Sailing has always been a part of my life. Before I was 12 my parents had me in sailing camp at the local public beach during the summers. Learning how to sail was something my father really wanted to pass on to his kids. He had learned to sail as a kid and wanted us to find the joy there. While all of the sons sailed at least a bit, I really got into it. So much so that even when I lived in CA, I would come home to RI and rent boats in the summer and go sailing.
Fast forward to last year when my parents purchased a sailboat in Newport, with plans of keeping it Florida in the winter and Newport in the summer. I asked if I could join the trip south, and my father acquiesced and got the Captain to say it was it was okay.
Last years trip was my first long, out in the water trip. I bought true fowl weather gear. It was a 12 day trip with stops in Cape May and Charlotte on our way to Aventura. The boat was new to the family and through the journey we had countless problems with the engine and systems on the boat. It was a very trying, yet fun experience.
The boat made it north in April or May and for various reasons I wasn’t on the journey up. But when my father asked if I wanted to go south again this year, I said yes and the quest for Florida was born anew. The captain was new to the family, but had been on the boat before. We honestly didn’t talk much before the trip. I figured we would get to hang out on the trip so why spend so much time on land chatting when we have a week+ on the boat to chat. Even with my level of loquaciousness, a week is a long time to be stuck in a small place with people. No reason to exhaust chat topics beforehand.
Many insurance companies have rules for larger boats about not heading south before November 1st for weather reasons. To this end, the trip was planned for November 1 departure. There were three official crew and myself for total of four sets of active hands. I hesitate to call myself crew because these guys were serious and I was just having the time of my life.

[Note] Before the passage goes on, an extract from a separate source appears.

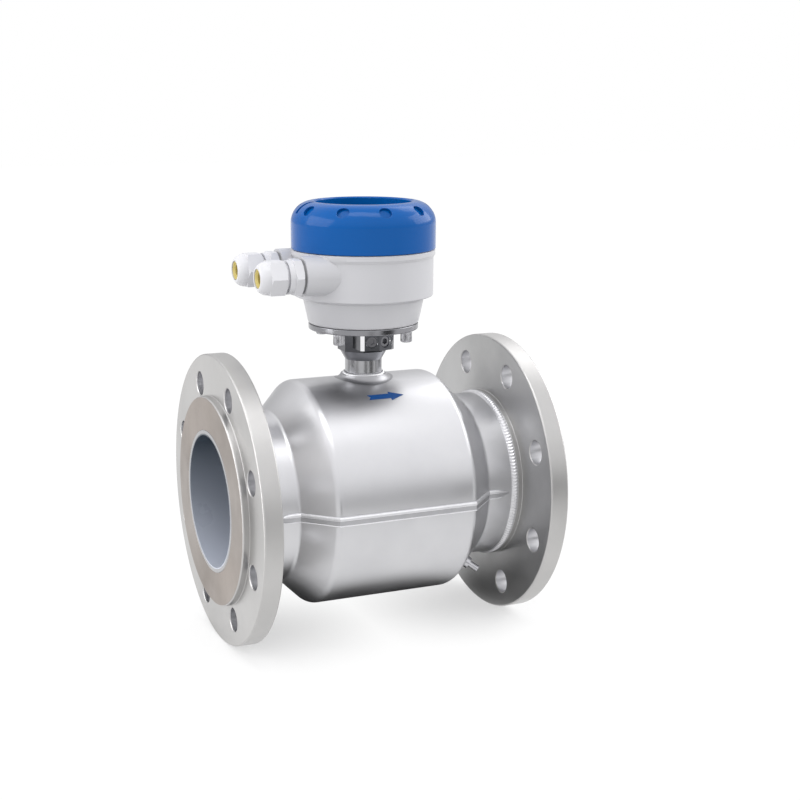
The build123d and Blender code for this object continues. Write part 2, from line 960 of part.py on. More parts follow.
def gland_insert():
    """The soft ring that grips the cable: straight in the body, coned where the nut squeezes it."""
    outer = gland_pocket_od / 2 - gland_clearance
    tip = insert_tip_od / 2
    cone_base = insert_shoulder
    cone_top = cone_base + insert_cone
    top = cone_top + insert_tip
    return turned_z(
        (cable_bore / 2, insert_base),
        (outer, insert_base),
        (outer, cone_base),
        (tip, cone_top),
        (tip, top),
        (insert_dish_od / 2, top),
        (cable_bore / 2, top - insert_dish),
    )


def gland_nut():
    """The domed cap nut over the insert."""
    hex_top = nut_base + nut_hex_height
    dome = nut_flats / 2
    end = nut_end_od / 2
    mouth = insert_tip_od / 2 + gland_clearance
    thread = gland_barrel_od / 2 + gland_clearance
    shoulder = insert_shoulder
    lift = gland_clearance / math.cos(math.pi / 4)
    side = TangentArc((dome, 0, hex_top), (end, 0, nut_end), tangent=(0, 0, 1))
    rest = Polyline(
        (end, 0, nut_end),
        (mouth, 0, nut_end),
        (mouth, 0, shoulder + insert_cone + lift),
        (thread, 0, shoulder + lift),
        (thread, 0, hex_top),
        (dome, 0, hex_top),
    )
    nut = turned(Axis.Z, *side.edges(), *rest.edges())
    skirt = chamfered_hexagon(nut_flats, nut_base, hex_top, hex_edge)
    bore_tool = rod(2 * thread, nut_base, hex_top)
    return nut + (skirt - bore_tool)


# Screw cover


def cover_side(inset):
    """The cover's outer line from its foot over the shoulder to the opening, set in by a depth."""
    side = cover_od / 2 - inset
    top = cover_top - inset
    bend = cover_shoulder - inset
    centre = (cover_od / 2 - cover_shoulder, cover_top - cover_shoulder)
    middle = bend * math.sqrt(0.5)
    shoulder = ThreePointArc(
        (side, 0, centre[1]),
        (centre[0] + middle, 0, centre[1] + middle),
        (centre[0], 0, top),
    )
    return side, top, shoulder


def cover_blank(inset):
    """The cover's full outer form, set in by a depth."""
    side, top, shoulder = cover_side(inset)
    rest = Polyline(
        shoulder @ 1,
        (0, 0, top),
        (0, 0, cover_base),
        (side - cover_foot_edge, 0, cover_base),
        (side, 0, cover_base + cover_foot_edge),
        shoulder @ 0,
    )
    return turned(Axis.Z, *shoulder.edges(), *rest.edges())


def cover():
    groove = cover_thread_od / 2 + seal_section
    groove_top = rim_top + seal_section + 2 * seal_seat
    inside = turned_z(
        (0, cover_base),
        (groove, cover_base),
        (groove, groove_top),
        (cover_thread_od / 2, groove_top),
        (cover_thread_od / 2, cover_ceiling),
        (cover_pocket_od / 2, cover_ceiling),
        (cover_pocket_od / 2, window_ledge),
        (cover_opening / 2, window_ledge),
        (cover_opening / 2, cover_top - cover_opening_edge),
        (cover_opening / 2 + cover_opening_edge, cover_top),
        (0, cover_top),
    )
    cap = cover_blank(0) - inside
    middle = (cover_shoulder - dimple_depth) * math.sqrt(0.5)
    seat_r = cover_od / 2 - cover_shoulder + middle
    seat_z = cover_top - cover_shoulder + middle
    seat = Plane(origin=(seat_r, 0, seat_z), z_dir=(1, 0, 1))
    dimple = seat.location * rod(dimple_od, 0, cover_shoulder)
    pitch = 360 / dimple_count
    for step in range(dimple_count):
        cap -= Rot(0, 0, (step + 0.5) * pitch) * dimple
    reach = cover_od / 2
    strip = Pos(0, 0, cover_top) * Box(2 * reach, slot_width, 2 * cover_shoulder)
    band = turned_z(
        (cover_opening / 2 + 2 * cover_opening_edge, cover_top - cover_shoulder / 2),
        (reach, cover_top - cover_shoulder / 2),
        (reach, cover_top),
        (cover_opening / 2 + 2 * cover_opening_edge, cover_top),
    )
    slots = (strip & band) - cover_blank(slot_depth)
    return on_neck(Rot(0, 0, cover_turn) * (cap - slots))


def cover_seal():
    """The O-ring at the foot of the cover's thread."""
    centre = neck_ring_od / 2 + seal_seat + seal_section / 2
    height = rim_top + seal_seat + seal_section / 2
    section = Pos(centre, 0, height) * (Plane.XZ * Circle(seal_section / 2))
    return on_neck(revolve(section, axis=Axis.Z))


def window_seal():
    outer = cover_pocket_od - 2 * window_clearance
    return on_neck(ring_z(outer, cover_opening, window_top, window_ledge))


def cover_window():
    return on_neck(rod(cover_pocket_od - 2 * window_clearance, window_base, window_top))


def window_retainer():
    return on_neck(ring_z(cover_pocket_od, retainer_bore, cover_ceiling, window_base))


# Electronics in the converter


def electronics_module():
    return on_neck(rod(module_od, boss_top, module_top))


def terminal_board():
    return on_neck(rod(module_od, module_top, board_top))


def terminal_block():
    """A row of terminals with a wire hole and a screw for each way."""
    block = Pos(-terminal_offset, 0, board_top) * extrude(Rectangle(terminal_depth, terminal_length), terminal_height)
    pitch = terminal_length / terminal_ways
    top = board_top + terminal_height
    for way in range(terminal_ways):
        y = (way + 0.5) * pitch - terminal_length / 2
        mouth = Box(terminal_depth / 2, pitch / 2, terminal_height / 2)
        block -= Pos(-terminal_offset - terminal_depth / 2, y, board_top + terminal_height / 2) * mouth
        block -= Pos(-terminal_offset + terminal_depth / 4, y, top) * rod(pitch / 2, -terminal_height / 3, 0)
    return on_neck(block)


def post_spots():
    return list(PolarLocations(post_circle / 2, post_count, start_angle=90))


def display_posts():
    hole = rod(display_screw_thread, display_base - display_screw_length, display_base)
    post = rod(post_od, board_top, display_base) - hole
    return [on_neck(spot * post) for spot in post_spots()]


def display_frame():
    """The display's carrier plate with a raised bezel round the screen."""
    plate = rod(display_od, display_base, display_top)
    bezel = RectangleRounded(screen_length + 2 * screen_bezel, screen_width + 2 * screen_bezel, screen_bezel)
    plate += Pos(0, 0, display_top) * extrude(bezel, screen_height)
    plate -= Pos(0, 0, display_top) * extrude(Rectangle(screen_length, screen_width), screen_height)
    hole = rod(display_screw_thread + 2 * electrode_clearance, display_base, display_top)
    for spot in post_spots():
        plate -= spot * hole
    return on_neck(plate)


def display_screen():
    inset = 2 * electrode_clearance
    glass = Rectangle(screen_length - inset, screen_width - inset)
    return on_neck(Pos(0, 0, display_top) * extrude(glass, screen_height - electrode_clearance))


def display_keys():
    """Touch keys in a row below the screen."""
    key = Pos(0, 0, display_top) * extrude(RectangleRounded(display_key, display_key, 1), display_key_height)
    keys = []
    for step in range(display_key_count):
        x = (step - (display_key_count - 1) / 2) * display_key_pitch
        keys.append(on_neck(Pos(x, -display_key_offset, 0) * key))
    return keys


def display_screws():
    head = rod(display_screw_head_od, display_top, display_top + display_screw_head)
    thread = rod(display_screw_thread, display_top - display_screw_length, display_top)
    return [on_neck(spot * (head + thread)) for spot in post_spots()]


def lead_bundle():
    """Coil and electrode leads, bound together up the middle of the neck."""
    return on_neck(rod(lead_bundle_od, core_top + yoke_thickness, boss_top))


coating_skin = bore_coating()
round_wall = tube_wall_of(round_passage)
electrodes = [piece - coating_skin for piece in at_electrodes(electrode())]
upper_shell = upper_housing_shell()
seam = front_seam_weld()
flange = inlet_flange()
weld = inlet_weld()
yoke = front_yoke()

nodes = {
    "inlet_flange": flange,
    "outlet_flange": at_outlet(flange),
    "inlet_pipe_end": round_wall,
    "inlet_transition": inlet_transition(),
    "measuring_tube": measuring_tube(),
    "outlet_transition": outlet_transition(),
    "outlet_pipe_end": at_outlet(round_wall),
    "bore_coating": coating_skin,
    "upper_housing_shell": upper_shell,
    "lower_housing_shell": lower_housing_shell(),
    "inlet_weld": weld,
    "outlet_weld": at_outlet(weld),
    "front_seam_weld": seam,
    "rear_seam_weld": behind(seam),
    "upper_pole_piece": upper_pole_piece(),
    "lower_pole_piece": below(upper_pole_piece()),
    "upper_coil_bobbin": upper_coil_bobbin(),
    "lower_coil_bobbin": below(upper_coil_bobbin()),
    "upper_coil_winding": upper_coil_winding(),
    "lower_coil_winding": below(upper_coil_winding()),
    "front_yoke": yoke,
    "rear_yoke": behind(yoke),
    "front_electrode": electrodes[0],
    "rear_electrode": electrodes[1],
    "reference_electrode": electrodes[2],
    "electrode_bushes": Compound(at_electrodes(electrode_bush())),
    "electrode_washers": Compound(at_electrodes(electrode_washer())),
    "electrode_nuts": Compound(at_electrodes(electrode_nut())),
    "earth_stud": earth_stud(),
    "neck_tube": neck_tube(),
    "neck_weld": neck_weld(),
    "neck_adapter": neck_adapter(),
    "adapter_screws": Compound(adapter_screws()),
    "adapter_plate": adapter_plate(),
    "plate_screws": Compound(plate_screws()),
    "lead_bundle": lead_bundle(),
    "converter_housing": converter_housing(),
    "electronics_module": electronics_module(),
    "terminal_board": terminal_board(),
    "terminal_block": terminal_block(),
    "display_posts": Compound(display_posts()),
    "display_frame": display_frame(),
    "display_screen": display_screen(),
    "display_keys": Compound(display_keys()),
    "display_screws": Compound(display_screws()),
    "cover_seal": cover_seal(),
    "cover": cover(),
    "window_seal": window_seal(),
    "cover_window": cover_window(),
    "window_retainer": window_retainer(),
}
for side, name in ((-1, "front"), (1, "rear")):
    nodes[name + "_gland_gasket"] = on_boss(side, gland_gasket())
    nodes[name + "_gland_body"] = on_boss(side, gland_body())
    nodes[name + "_gland_insert"] = on_boss(side, gland_insert())
    nodes[name + "_gland_nut"] = on_boss(side, gland_nut())

os.makedirs("parts", exist_ok=True)
for name, part in nodes.items():
    export_step(part, os.path.join("parts", name + ".step"))
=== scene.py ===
"""Looks of an electromagnetic flow meter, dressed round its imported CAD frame.

Sizes in the classes are millimetres, as on a drawing, and mesh code turns them into metres.
The frame is the CAD's own: X with the flow from the inlet's sealing face, Z up the neck.
"""

from __future__ import annotations

import json
import logging
import math
from dataclasses import dataclass, field
from enum import Enum
from typing import Sequence

import bmesh
import bpy
import numpy as np
from mathutils import Matrix, Vector

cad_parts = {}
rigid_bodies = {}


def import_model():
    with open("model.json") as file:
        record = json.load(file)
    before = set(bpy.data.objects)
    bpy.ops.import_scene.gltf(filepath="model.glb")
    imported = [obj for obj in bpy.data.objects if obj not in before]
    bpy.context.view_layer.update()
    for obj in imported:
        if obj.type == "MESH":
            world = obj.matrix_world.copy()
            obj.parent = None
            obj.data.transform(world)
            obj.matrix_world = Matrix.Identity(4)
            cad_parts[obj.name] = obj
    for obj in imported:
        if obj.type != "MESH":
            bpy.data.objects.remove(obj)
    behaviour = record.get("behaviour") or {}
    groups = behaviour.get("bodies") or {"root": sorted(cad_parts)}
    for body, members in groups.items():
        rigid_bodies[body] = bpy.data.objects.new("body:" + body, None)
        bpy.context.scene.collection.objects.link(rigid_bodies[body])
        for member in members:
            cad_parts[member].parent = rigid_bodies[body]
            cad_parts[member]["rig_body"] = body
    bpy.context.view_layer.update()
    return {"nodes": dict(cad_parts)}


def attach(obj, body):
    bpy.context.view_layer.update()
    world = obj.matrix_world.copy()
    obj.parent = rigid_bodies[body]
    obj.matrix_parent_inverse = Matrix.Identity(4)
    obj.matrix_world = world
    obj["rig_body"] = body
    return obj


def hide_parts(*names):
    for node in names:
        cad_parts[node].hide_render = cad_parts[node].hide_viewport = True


logging.basicConfig(level=logging.INFO, format="%(levelname)s %(message)s")
log = logging.getLogger("flow_meter")

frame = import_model()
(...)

This years trip could not have been more different from last years trip in so many ways. For one, Brandon, this years captain, does not like stopping. Brandon likes to move when he’s on the water, no waiting. Stopping adds time, so Brandon intended to do as much of the trip as possible without stopping. Stopping for Brandon is when you need fuel and that is it.
Also to this end we used the motor almost the entire trip. We motor-sailed to reduce the overall pull on the fuel tanks and the engine. We had pretty favorable wind almost the whole way. Towards the end we had to cheat the wind a bit because we being driven close to the Florida shore, but the for the most part we had beam or broad reach wind almost ever day.

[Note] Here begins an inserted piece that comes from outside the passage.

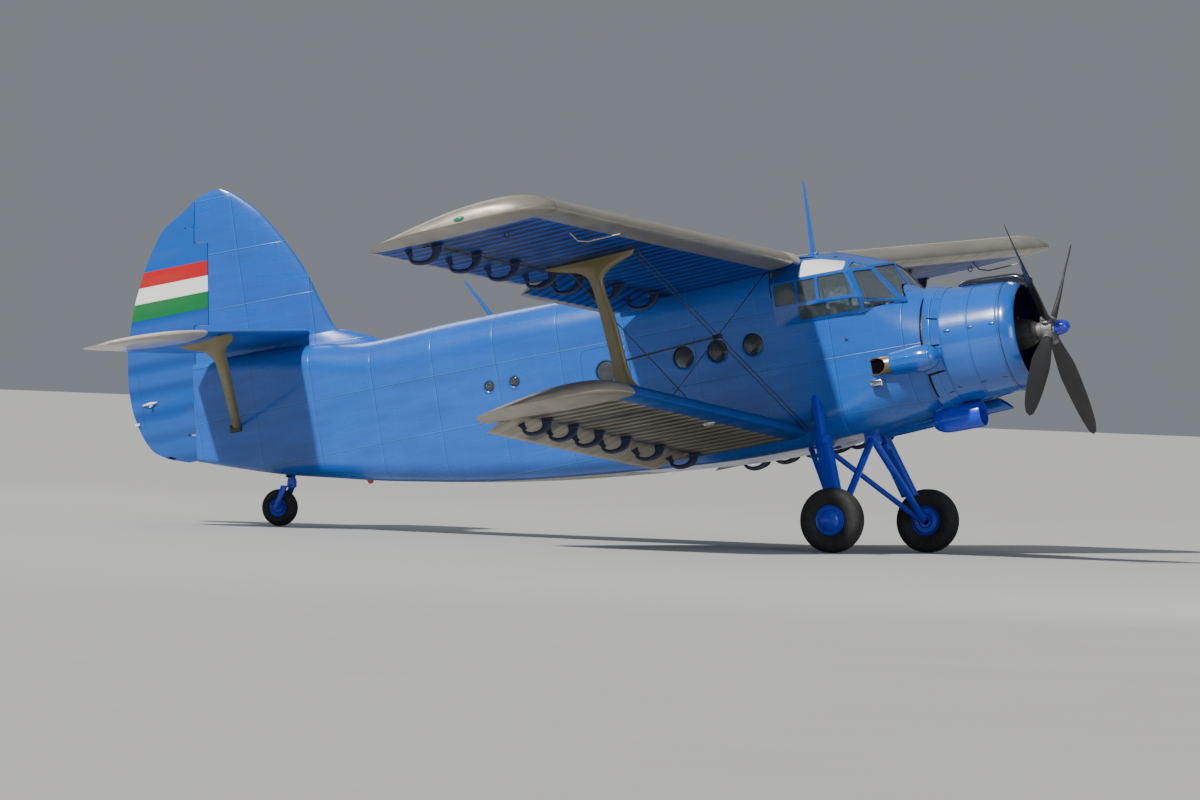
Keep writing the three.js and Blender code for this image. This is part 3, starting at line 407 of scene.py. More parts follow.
# Turns values from low to high into values from first to last
def ramp(value, low, high, first, last, soft=False):
    ends = {0: value, 1: low, 2: high, 3: first, 4: last}
    return addNode(value.tree, "MapRange", ends, interpolation_type="SMOOTHSTEP" if soft else "LINEAR")


# 1 on a line, falling softly to 0 at half its width
def onLine(distance, halfWidth):
    return ramp(distance, 0.0, halfWidth, 1.0, 0.0, soft=True)


# Distance to the nearest of many lines, evenly spaced
def toNearest(value, spacing, offset=0.0):
    share = (value.calc("DIVIDE", spacing) + (0.5 - offset / spacing)).calc("FRACT")
    return abs(share - 0.5) * spacing


# 0 below an edge and 1 above it, or the other way round
def step(value, edge, softness=0.004, rising=True):
    first, last = (0.0, 1.0) if rising else (1.0, 0.0)
    return ramp(value, edge - softness, edge + softness, first, last, soft=True)


def blendColors(share, first, second):
    first, second = [(*end, 1) if isinstance(end, tuple) else end for end in (first, second)]
    return addNode(share.tree, "Mix", {0: share, 6: first, 7: second}, output=2, data_type="RGBA")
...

With the favorable weather and the intent and focus of the Captain we made incredible time. The only challenge was really our Auto Pilot that stopped working about a day and we had to the remaining six days by hand steering. Watches were 2 hour solo affairs, but because you were hand steering, it was very hard to fall asleep during your watch. Making about 200 miles a day we made it to Miami just over 6 days of sailing.

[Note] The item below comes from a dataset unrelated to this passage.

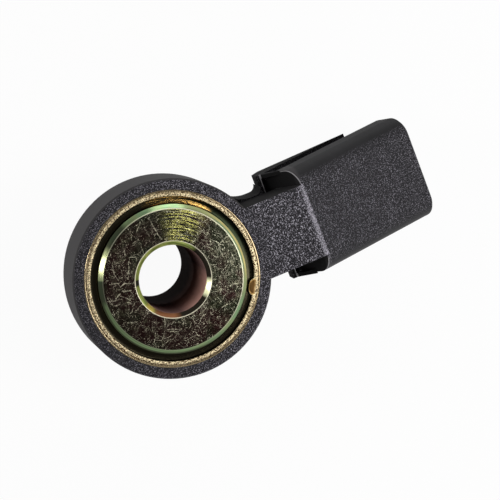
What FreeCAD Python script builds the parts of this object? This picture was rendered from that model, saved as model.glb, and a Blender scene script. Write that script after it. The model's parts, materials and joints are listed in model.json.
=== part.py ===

We made it in just in time too. Nicole, an incoming hurricane is supposed to make landfall on Thursday and we are heading home on Tuesday. Pretty darn perfect.
So we are done for this year and it is time for my parents to move down to Florida. There is a chance I’ll visit, but not super likely. So with sailing done for the year it is time to work on my own boat and get it ready for next year when I might be able to take some more fun adventures.